[THE TASK]
Within the material below, locate the line with "left_back, CLOTH, False, denim, jeans)" and the line with "if empty is", then return those two lines and all lines between them, exactly as written.

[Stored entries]
+++++

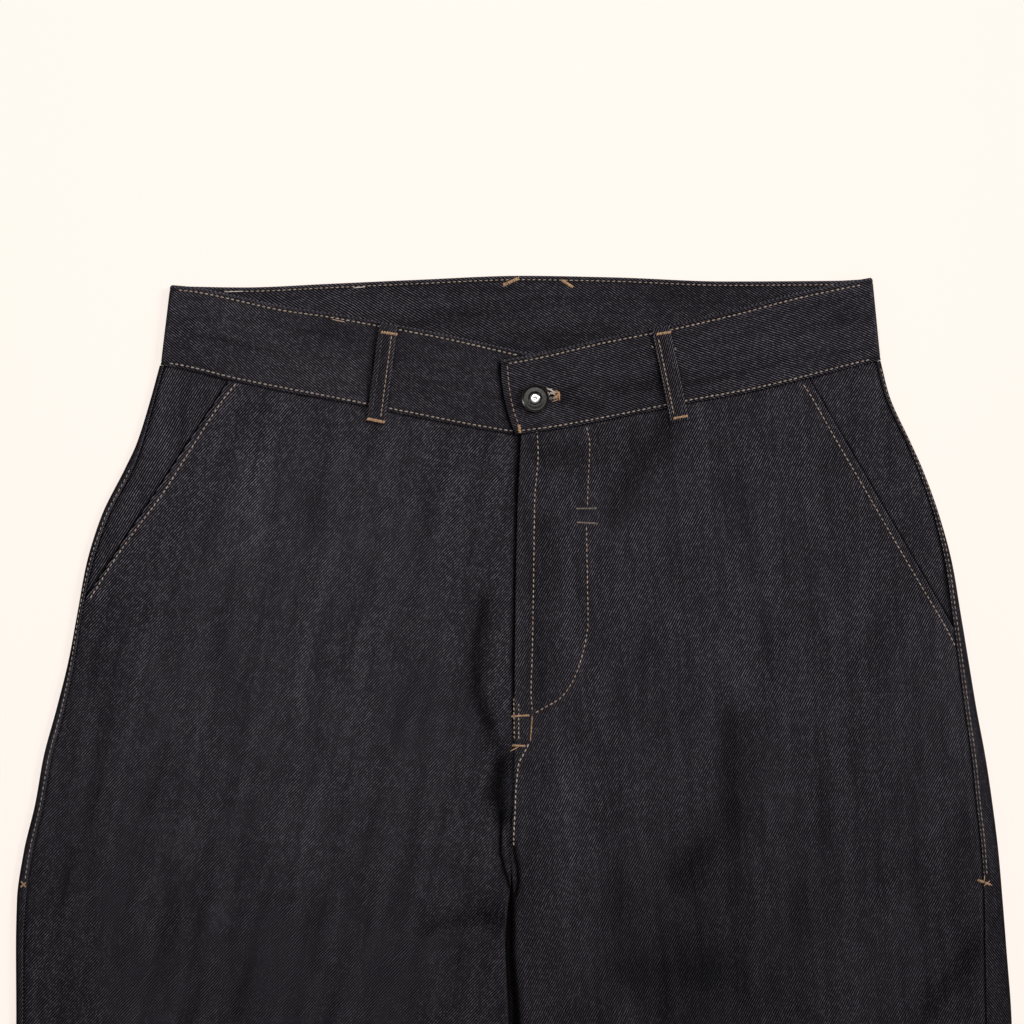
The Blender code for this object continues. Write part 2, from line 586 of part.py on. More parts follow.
def make_button(collection, ring_metal, stud_metal):
    """A tack button: a stud through the hole in the flap, and a ring round its shining middle."""
    neck_foot = BAND_TOP + SEAM_GAP
    flange = FLAP_TOP + SEAM_GAP
    ring_foot = flange + 0.9
    stud = (
        (0.0, ring_foot + 1.75), (0.7, ring_foot + 1.6), (1.0, ring_foot + 1.0), (2.0, ring_foot + 0.9),
        (2.8, ring_foot + 1.35), (3.1, ring_foot + 1.2), (3.1, flange + 0.6), (4.8, flange + 0.6),
        (4.8, flange), (1.8, flange), (1.8, neck_foot), (0.0, neck_foot),
    )
    ring = (
        (3.4, ring_foot + 1.7), (4.0, ring_foot + 2.05), (7.2, ring_foot + 2.2), (8.1, ring_foot + 2.0),
        (BUTTON_RADIUS, ring_foot + 1.5), (BUTTON_RADIUS, ring_foot + 0.5), (8.0, ring_foot),
        (3.4, ring_foot),
    )
    turned_piece("button_stud", stud, False, stud_metal, collection)
    turned_piece("button_ring", ring, True, ring_metal, collection)


def cut_buttonhole(band, cutters):
    """Cuts the keyhole through the flap alone: a round eye for the stud, and a slit beside it."""
    low, high = BAND_TOP + 0.15, FLAP_TOP + 1.0
    depth = (high - low) * METRES
    bpy.ops.mesh.primitive_cylinder_add(vertices=20, radius=HOLE_RADIUS * METRES, depth=depth)
    eye = bpy.context.active_object
    eye.location = (BUTTON_X * METRES, BUTTON_Y * METRES, (low + high) / 2 * METRES)
    bpy.ops.mesh.primitive_cube_add(size=1.0)
    slit = bpy.context.active_object
    slit.scale = (HOLE_LENGTH * METRES, SLIT_WIDTH * METRES, depth)
    slit.rotation_euler = (0.0, 0.0, HOLE_TILT)
    slit.location = (
        (BUTTON_X + math.cos(HOLE_TILT) * HOLE_LENGTH / 2) * METRES,
        (BUTTON_Y + math.sin(HOLE_TILT) * HOLE_LENGTH / 2) * METRES,
        (low + high) / 2 * METRES,
    )
    for cutter, name in ((eye, "buttonhole_eye"), (slit, "buttonhole_slit")):
        cutter.name = name
        for home in list(cutter.users_collection):
            home.objects.unlink(cutter)
        cutters.objects.link(cutter)
        cutter.hide_render = True
        cutter.display_type = "WIRE"
        cut = band.modifiers.new(name, "BOOLEAN")
        cut.operation = "DIFFERENCE"
        cut.object = cutter


def main():
    clear_scene()
    jeans = make_collection("wide_leg_jeans")
    cutters = make_collection("cutters")
    denim = make_material("denim", DENIM_COLOUR, 0.9, 0.0)
    gunmetal = make_material("gunmetal", GUNMETAL_COLOUR, 0.35, 1.0)
    nickel = make_material("nickel", NICKEL_COLOUR, 0.12, 1.0)

    cloth_piece("front_right", front_right_surface(), CLOTH, True, denim, jeans)
    cloth_piece("front_left", front_left_surface(), CLOTH, True, denim, jeans)
    right_back = back_surface(right_edge, right_seam, back_right_inner, right_waist_seam, -1)
    left_back = back_surface(left_edge, left_seam, back_left_inner, left_waist_seam, 1)
    cloth_piece("back_right", right_back, CLOTH, False, denim, jeans)
    cloth_piece("back_left", left_back, CLOTH, False, denim, jeans)
    facing = facing_surface(RIGHT_MOUTH, right_mouth, right_seam, right_waist_seam, RIGHT_FACING_FOLDS, -1)
    cloth_piece("pocket_facing_right", facing, CLOTH, True, denim, jeans)
    facing = facing_surface(LEFT_MOUTH, left_mouth, left_seam, left_waist_seam, LEFT_FACING_FOLDS, 1)
    cloth_piece("pocket_facing_left", facing, CLOTH, True, denim, jeans)
    band = cloth_piece("waistband", band_surface(), BAND, True, denim, jeans)
    cut_buttonhole(band, cutters)
    for loop, waist_seam in zip(LOOPS, (right_waist_seam, left_waist_seam)):
        cloth_piece(loop.name, loop_surface(loop, waist_seam), LOOP_CLOTH, True, denim, jeans)
    make_button(jeans, gunmetal, nickel)


main()
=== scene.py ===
# %% [markdown]
# # Wide-leg jeans, laid flat
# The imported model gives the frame: every cut piece as a plain solid, in metres, with +X to the wearer's
# left, +Y from the hems to the waist and +Z up from the table. Each cloth solid is replaced here by a finer
# sheet of the same form, with the creases, the folded edges, the stitches and the weave that the real one has.
# Sizes below are in millimetres, and the mesh helper turns them into metres.

# %% Load the frame
import math
from collections import namedtuple

import bpy
import numpy as np
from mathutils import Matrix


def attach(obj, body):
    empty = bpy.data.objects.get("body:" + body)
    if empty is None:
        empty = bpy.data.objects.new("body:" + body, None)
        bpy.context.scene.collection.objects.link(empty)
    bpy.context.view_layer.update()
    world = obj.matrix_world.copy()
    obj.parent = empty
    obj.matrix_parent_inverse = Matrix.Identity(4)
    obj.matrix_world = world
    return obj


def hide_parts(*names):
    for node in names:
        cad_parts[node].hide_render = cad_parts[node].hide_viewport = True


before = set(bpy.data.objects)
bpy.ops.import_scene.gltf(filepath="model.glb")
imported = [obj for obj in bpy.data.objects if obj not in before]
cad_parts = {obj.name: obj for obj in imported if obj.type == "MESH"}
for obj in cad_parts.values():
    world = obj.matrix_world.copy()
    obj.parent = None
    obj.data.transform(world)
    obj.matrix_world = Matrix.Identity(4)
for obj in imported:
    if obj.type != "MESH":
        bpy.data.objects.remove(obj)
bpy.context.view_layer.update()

MM = 0.001
dice = np.random.default_rng(7)
print("nodes:", ", ".join(sorted(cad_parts)))

# %% [markdown]
# ## The camera, the floor and the light
# The photograph is taken from straight above. The picture is 614 mm wide where the cloth lies, and its middle
# is 2.4 mm to the wearer's right of the centre and 414 mm up from it. A lens far from the cloth keeps the
# folds upright, as in a studio flat lay. The floor is a plain cream sheet. Most of its brightness is its own,
# as on a light table, so only a faint shadow is left beside the cloth.

# %% Camera
PICTURE = 614.4
CAMERA_UP = 2000.0
AIM = (-2.4, 414.2)
CLOTH_LEVEL = 4.5
SENSOR = 36.0
FARTHEST_SEEN = 20.0


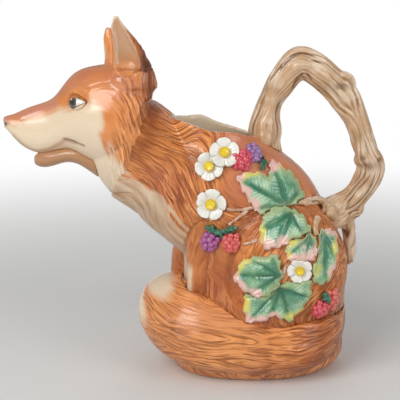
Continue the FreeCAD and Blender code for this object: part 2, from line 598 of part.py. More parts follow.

+++++

[SOLUTION]
    cloth_piece("back_left", left_back, CLOTH, False, denim, jeans)
    facing = facing_surface(RIGHT_MOUTH, right_mouth, right_seam, right_waist_seam, RIGHT_FACING_FOLDS, -1)
    cloth_piece("pocket_facing_right", facing, CLOTH, True, denim, jeans)
    facing = facing_surface(LEFT_MOUTH, left_mouth, left_seam, left_waist_seam, LEFT_FACING_FOLDS, 1)
    cloth_piece("pocket_facing_left", facing, CLOTH, True, denim, jeans)
    band = cloth_piece("waistband", band_surface(), BAND, True, denim, jeans)
    cut_buttonhole(band, cutters)
    for loop, waist_seam in zip(LOOPS, (right_waist_seam, left_waist_seam)):
        cloth_piece(loop.name, loop_surface(loop, waist_seam), LOOP_CLOTH, True, denim, jeans)
    make_button(jeans, gunmetal, nickel)


main()
=== scene.py ===
# %% [markdown]
# # Wide-leg jeans, laid flat
# The imported model gives the frame: every cut piece as a plain solid, in metres, with +X to the wearer's
# left, +Y from the hems to the waist and +Z up from the table. Each cloth solid is replaced here by a finer
# sheet of the same form, with the creases, the folded edges, the stitches and the weave that the real one has.
# Sizes below are in millimetres, and the mesh helper turns them into metres.

# %% Load the frame
import math
from collections import namedtuple

import bpy
import numpy as np
from mathutils import Matrix


def attach(obj, body):
    empty = bpy.data.objects.get("body:" + body)
    if empty is None:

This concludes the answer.